Nearly two years after ABC News cameras uncovered young children toiling away in Michigan’s blueberry fields, federal investigators have found yet another disturbing example of illegal use of child labor in the berry industry.
Three southwest Washington strawberry growers were fined $73,000 last week after the U.S. Department of Labor found children between the ages of six and 11 working in their strawberries fields in June.
via Feds Find Young Children Working Strawberry Farms – ABC News.
TAL Commentary: One of the most pernicious of all government regulations is child labor laws. Perversely, socialist policies make children useless and worthless at the same time.
Protecting children from bad working conditions and unscrupulous employers is a morally laudable goal, but government-created child labor laws have hidden consequences that are even worse.
First, child labor laws make children unemployable, which eliminates their opportunities to become skilled and productive. They have nearly eliminated the mentor-apprentice system of learning. A century ago, a typical 18-year-old was already a skilled tradesman or professional with 6 or 8 years of experience, well able to provide a living for himself or his family.
Look at 18-year-olds today. Most are unskilled, poorly educated by the government schools, and unemployable except in low-wage positions, which are hard to find because minimum wage laws have caused very low demand for their services. Their best prospect is to extend their unproductive adolescence into their twenties by going to government-funded universities where they will continue their mediocre education and land in a highly competitive job market, already heavily burdened with debt.They will have less opportunity to accumulate wealth for their own families, and their children will have even less opportunity than they did.
The second dismal consequence of child labor laws is that they reduce the ability of children to escape abusive conditions at home. If your father was a worthless drunk, in a free market you could go find a job even at the age of 10 or 12. You could then slip some money to your mother and siblings, or bring groceries home. As it is, no employer will hire you because it’s illegal, even if you found an employer who would pay you well and provide a favorable working environment.
Because a few children were employed by a few unscrupulous employers, the state has forbidden all children to be employed, even those who want to work for good employers who want to hire them.
A third unfortunate result is that child labor laws cause a decline in birth rates by subsidizing childlessness. These laws are a wealth transfer from families with many children to families with none. They deprive the large family of income they would otherwise have earned; meanwhile, wages rise because of labor shortages, and these higher wages go to adults. The economic value of children declines, and the birth rate decreases.
The solution is to eliminate government interference in the job markets. There will always be a few bad employers, but in a free market they don’t last long. Other employers will compete for the workers, enticing them with better pay and/or better working conditions.
For Liberty,
Manny Edwards
Manny, doesn’t your premise ignore the concept of bad parents?
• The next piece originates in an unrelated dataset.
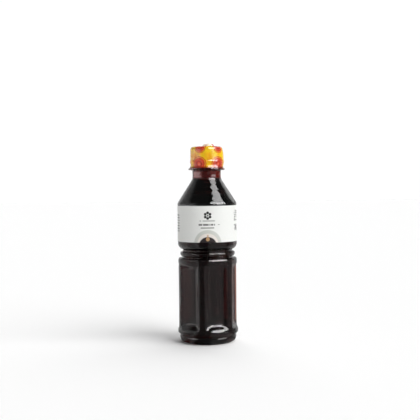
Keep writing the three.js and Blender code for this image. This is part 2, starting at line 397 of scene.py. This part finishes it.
def on_skin(r, z, azimuth):
    return bottle_skin(r, z, azimuth), z


def outside_outline():
    """The outside of the bottle from the middle of its underside over the lip and into the bore."""
    cone_top = SHOULDER_Z + (BODY_R - NECK_FOOT_R) / math.tan(CONE_ANGLE)
    base = [
        (0, PUSH_UP, 0), (PUSH_UP_BEND_R, PUSH_UP_BEND, 9), (FOOT_INNER_R, 0, 1), (FOOT_R, 0, 2.5),
        (HEEL_R, HEEL_Z, 3), (BASE_R, BASE_LOW, 3), (BASE_R, BASE_TOP, 0.9),
        (BASE_GROOVE_R, BASE_GROOVE_LOW, 0.9), (BASE_GROOVE_TOP_R, BASE_GROOVE_TOP, 0.9),
        (RING_R, RING_LOW, 1.5), (RING_R, RING_HIGH, 1.4), (PILLAR_R, PILLAR_FOOT_Z, 1.2),
    ]
    waist = [
        (PILLAR_R, PILLAR_TOP_Z, 1.5), (COLLAR_R, COLLAR_LOW, 1.5), (COLLAR_R, COLLAR_HIGH, 0.9),
        (COLLAR_RIM_R, COLLAR_RIM_Z, 0.4), (LOW_GROOVE_R, LOW_GROOVE_LOW, 0.1),
        (LOW_GROOVE_R, LOW_GROOVE_HIGH, 0.1), (RIB_FOOT_R, RIB_FOOT_Z, 1), (RIB_R, RIB_Z, 0.6),
        (RIB_CROWN_R, RIB_CROWN_Z, 0.3), (RIB_RIM_R, RIB_RIM_Z, 0.2),
        (HIGH_GROOVE_R, HIGH_GROOVE_LOW, 0.1), (HIGH_GROOVE_R, HIGH_GROOVE_HIGH, 0.1),
    ]
    panel = [
        (BODY_R, BODY_LOW, BODY_CORNER), (BODY_R, LABEL_SEAT_LOW - LABEL_SEAT_STEP, 0),
        (LABEL_SEAT_R, LABEL_SEAT_LOW, 0), (LABEL_SEAT_R, LABEL_SEAT_HIGH, 0),
        (BODY_R, LABEL_SEAT_HIGH + LABEL_SEAT_STEP, 0),
    ]
    top = [
        (BODY_R, SHOULDER_Z, SHOULDER_CORNER), (NECK_FOOT_R, cone_top, NECK_FILLET),
        (NECK_R, NECK_WAIST_Z, NECK_WAIST_BEND), (NECK_TOP_R, NECK_TOP_Z, SUPPORT_EDGE),
        (SUPPORT_R, SUPPORT_Z, SUPPORT_EDGE), (SUPPORT_R, SUPPORT_TOP, SUPPORT_EDGE),
        (FINISH_R, SUPPORT_TOP, FINISH_FILLET), (FINISH_R, MOUTH_Z, LIP), (BORE_R, MOUTH_Z, LIP),
        (BORE_R, MOUTH_INSIDE_Z, 0),
    ]
    return filled_in(rounded(base + waist + panel + top), BOTTLE_STEP)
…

Hi Ken, no it doesn’t, and I already discussed this in the article. It’s the child labor laws that ignore the concept of bad parents. They actually aggravate the problems faced by children with bad parents. By depriving children of economic opportunities outside the home, child labor laws trap some children in bad homes. Very often, the ones aware of bad parenting are relatives, close friends, or neighbors who would hire these children to get them out of the home, but they are banned by the government from doing so. As is so often the case with socialist methods, the child labor laws actually harm children instead of helping them.
But then, the purpose of child labor laws never was to help children. It was to protect union laborers from competition. Children were merely their pawns, and we their dupes.